Diaz Contemporary is pleased to present Toronto-based artist Nick Ostoff’s first solo exhibition with the gallery. Peripheries is an exploration of the marginal public spaces found within and around the North American urban landscape. These are often the industrial non-spaces situated along the outskirts of cities, non-descript suburban areas, and various pedestrian spaces within the downtown core. In particular, Ostoff is concerned with certain elements within these spaces - fences, power lines, subway benches, parking lots, industrial buildings - that are so ubiquitous, so embedded within the complex fabric of contemporary urban life, that they have become almost imperceptible.
In Peripheries, Ostoff explores the ways in which exterior space is transformed through memory, absence, and the mechanics of photographic representation. Working from a variety of photographic source material, his painterly method is informed by reduction and restraint – colour is muted, contrast heightened and all figures and extraneous details are removed. Through this methodology, the image becomes so generalized and vacant that it functions like a blank yet luminous screen, inviting the viewer to enter the space through psychological and narrative projection.

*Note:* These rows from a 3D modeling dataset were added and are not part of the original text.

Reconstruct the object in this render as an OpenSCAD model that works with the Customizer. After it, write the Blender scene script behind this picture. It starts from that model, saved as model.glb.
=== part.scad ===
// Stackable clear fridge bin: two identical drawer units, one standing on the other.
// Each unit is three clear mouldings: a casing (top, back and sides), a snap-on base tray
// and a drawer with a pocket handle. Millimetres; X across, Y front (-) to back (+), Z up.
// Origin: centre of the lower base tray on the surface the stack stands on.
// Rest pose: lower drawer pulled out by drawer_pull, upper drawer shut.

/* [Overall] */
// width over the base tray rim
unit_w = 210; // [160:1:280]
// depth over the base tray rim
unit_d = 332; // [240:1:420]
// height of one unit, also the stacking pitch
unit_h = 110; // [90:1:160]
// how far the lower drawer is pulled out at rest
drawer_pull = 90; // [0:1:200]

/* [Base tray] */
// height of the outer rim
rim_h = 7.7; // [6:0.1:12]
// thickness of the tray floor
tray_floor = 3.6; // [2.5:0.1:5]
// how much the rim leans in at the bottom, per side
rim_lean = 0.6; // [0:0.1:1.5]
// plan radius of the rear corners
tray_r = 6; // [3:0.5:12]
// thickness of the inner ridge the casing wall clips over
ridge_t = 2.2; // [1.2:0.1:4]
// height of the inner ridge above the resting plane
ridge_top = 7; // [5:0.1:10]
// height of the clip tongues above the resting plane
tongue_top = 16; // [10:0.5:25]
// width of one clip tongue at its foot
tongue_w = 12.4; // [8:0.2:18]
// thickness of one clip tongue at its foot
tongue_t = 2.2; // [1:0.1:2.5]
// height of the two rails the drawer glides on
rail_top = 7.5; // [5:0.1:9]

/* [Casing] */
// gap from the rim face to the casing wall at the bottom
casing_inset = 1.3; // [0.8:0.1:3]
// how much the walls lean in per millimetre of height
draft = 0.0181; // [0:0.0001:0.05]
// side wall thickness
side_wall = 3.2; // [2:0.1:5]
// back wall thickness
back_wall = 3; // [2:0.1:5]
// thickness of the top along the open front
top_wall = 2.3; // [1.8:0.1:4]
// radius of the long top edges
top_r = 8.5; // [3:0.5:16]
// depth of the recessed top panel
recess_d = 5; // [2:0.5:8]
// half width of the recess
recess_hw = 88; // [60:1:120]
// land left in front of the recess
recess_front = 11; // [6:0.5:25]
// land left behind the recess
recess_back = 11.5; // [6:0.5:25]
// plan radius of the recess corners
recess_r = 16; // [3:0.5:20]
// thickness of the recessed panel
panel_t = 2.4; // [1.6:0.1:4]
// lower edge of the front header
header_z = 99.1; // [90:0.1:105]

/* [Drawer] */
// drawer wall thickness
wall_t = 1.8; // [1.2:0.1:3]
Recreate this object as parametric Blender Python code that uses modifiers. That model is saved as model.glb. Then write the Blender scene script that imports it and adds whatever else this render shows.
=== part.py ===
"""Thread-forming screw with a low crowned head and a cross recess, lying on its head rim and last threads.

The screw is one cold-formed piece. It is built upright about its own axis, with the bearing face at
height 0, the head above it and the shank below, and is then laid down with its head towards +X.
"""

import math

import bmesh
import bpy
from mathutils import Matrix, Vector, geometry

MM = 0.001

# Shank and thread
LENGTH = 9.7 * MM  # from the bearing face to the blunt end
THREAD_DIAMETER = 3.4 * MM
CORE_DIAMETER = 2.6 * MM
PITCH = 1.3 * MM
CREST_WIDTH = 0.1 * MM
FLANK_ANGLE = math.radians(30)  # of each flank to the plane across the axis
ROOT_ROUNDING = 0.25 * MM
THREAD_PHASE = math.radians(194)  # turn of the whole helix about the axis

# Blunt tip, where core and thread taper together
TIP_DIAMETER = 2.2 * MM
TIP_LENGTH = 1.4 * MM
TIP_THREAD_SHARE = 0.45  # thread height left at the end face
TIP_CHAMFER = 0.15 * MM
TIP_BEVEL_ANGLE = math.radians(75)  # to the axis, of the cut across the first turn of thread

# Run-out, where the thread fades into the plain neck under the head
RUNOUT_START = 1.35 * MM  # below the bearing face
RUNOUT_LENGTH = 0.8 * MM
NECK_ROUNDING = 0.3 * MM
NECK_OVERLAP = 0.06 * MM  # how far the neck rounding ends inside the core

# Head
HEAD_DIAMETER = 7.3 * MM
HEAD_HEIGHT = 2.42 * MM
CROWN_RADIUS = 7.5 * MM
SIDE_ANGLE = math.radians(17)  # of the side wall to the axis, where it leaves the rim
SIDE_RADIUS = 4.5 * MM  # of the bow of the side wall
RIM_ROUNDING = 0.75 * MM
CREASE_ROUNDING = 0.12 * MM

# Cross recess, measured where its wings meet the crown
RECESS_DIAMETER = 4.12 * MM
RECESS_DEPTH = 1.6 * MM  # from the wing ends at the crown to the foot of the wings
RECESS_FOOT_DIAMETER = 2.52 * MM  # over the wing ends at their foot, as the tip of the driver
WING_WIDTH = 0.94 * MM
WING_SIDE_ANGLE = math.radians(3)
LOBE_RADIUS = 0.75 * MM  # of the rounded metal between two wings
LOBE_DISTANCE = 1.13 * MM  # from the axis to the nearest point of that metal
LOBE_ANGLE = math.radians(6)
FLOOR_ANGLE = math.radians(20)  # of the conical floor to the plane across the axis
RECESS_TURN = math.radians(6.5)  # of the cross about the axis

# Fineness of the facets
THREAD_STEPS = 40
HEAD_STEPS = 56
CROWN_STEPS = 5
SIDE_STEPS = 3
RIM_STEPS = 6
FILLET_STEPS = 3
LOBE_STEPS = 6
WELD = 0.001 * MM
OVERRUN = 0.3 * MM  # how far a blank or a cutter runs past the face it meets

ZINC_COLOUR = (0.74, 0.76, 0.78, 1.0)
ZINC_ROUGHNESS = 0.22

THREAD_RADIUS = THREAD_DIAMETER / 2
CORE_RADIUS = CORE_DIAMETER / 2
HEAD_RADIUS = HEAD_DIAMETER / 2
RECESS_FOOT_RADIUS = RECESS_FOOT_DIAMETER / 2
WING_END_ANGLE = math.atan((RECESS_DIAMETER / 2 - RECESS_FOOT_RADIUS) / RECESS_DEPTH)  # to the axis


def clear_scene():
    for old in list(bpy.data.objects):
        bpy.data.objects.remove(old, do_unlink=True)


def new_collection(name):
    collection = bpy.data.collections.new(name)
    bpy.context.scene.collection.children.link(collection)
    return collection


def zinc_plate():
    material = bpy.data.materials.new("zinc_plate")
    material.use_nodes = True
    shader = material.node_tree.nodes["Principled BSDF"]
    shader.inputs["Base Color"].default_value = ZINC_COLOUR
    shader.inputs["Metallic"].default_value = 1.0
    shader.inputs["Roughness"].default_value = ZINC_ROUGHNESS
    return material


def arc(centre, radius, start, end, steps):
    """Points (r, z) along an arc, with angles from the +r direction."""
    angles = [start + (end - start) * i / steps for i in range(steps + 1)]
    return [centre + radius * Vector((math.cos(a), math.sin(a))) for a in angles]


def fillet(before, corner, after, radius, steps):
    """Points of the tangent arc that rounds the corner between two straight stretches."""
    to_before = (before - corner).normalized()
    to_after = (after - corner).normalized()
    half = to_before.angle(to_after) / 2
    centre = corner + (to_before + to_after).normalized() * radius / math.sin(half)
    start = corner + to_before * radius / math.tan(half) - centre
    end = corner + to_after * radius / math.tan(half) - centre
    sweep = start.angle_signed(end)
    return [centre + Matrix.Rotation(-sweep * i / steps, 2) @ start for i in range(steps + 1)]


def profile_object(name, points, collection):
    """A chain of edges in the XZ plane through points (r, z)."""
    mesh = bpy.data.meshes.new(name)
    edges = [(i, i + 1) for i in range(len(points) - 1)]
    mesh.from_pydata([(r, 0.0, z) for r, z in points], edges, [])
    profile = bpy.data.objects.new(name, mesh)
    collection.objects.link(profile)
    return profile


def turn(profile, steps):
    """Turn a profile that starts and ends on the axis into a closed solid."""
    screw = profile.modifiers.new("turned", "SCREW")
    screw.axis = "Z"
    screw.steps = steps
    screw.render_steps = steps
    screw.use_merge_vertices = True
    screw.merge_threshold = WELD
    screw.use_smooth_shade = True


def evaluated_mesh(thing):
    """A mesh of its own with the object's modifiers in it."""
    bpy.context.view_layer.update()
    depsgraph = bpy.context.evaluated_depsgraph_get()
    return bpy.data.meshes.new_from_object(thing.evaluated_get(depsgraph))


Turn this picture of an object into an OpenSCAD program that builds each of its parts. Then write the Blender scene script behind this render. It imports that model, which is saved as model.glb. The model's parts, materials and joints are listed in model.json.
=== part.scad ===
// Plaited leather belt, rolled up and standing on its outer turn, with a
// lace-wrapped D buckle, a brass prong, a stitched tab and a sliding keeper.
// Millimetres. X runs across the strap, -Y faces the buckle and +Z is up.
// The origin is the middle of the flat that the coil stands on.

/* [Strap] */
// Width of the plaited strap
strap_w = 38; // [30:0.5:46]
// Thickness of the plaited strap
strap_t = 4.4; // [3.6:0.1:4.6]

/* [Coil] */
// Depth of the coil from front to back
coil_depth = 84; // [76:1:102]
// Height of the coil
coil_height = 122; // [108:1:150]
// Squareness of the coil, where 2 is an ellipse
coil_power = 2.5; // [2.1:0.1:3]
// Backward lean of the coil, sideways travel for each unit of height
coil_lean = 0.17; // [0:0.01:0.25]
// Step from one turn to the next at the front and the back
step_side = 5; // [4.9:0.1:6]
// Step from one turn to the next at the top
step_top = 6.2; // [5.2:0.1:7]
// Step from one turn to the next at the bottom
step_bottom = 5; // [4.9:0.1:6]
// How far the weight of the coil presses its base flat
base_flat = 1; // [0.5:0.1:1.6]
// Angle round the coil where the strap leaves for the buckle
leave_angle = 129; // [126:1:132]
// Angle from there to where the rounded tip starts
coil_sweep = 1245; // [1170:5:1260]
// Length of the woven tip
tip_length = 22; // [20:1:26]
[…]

The works in Peripheries are predominately based on Ostoff’s own photographs taken in both Toronto and other North American cities over the past few years. With the aid of photographic framing and cropping the artist focuses on overlooked elements by removing the chaos of the surrounding context. Subsequently, through the act of painting, Ostoff removes the spatial and temporal specificity of the photographic source. Regardless of where these spaces and elements were once encountered, they are effectively re-located to an ambiguous realm that is both proximate to, yet completely removed from our quotidian experience.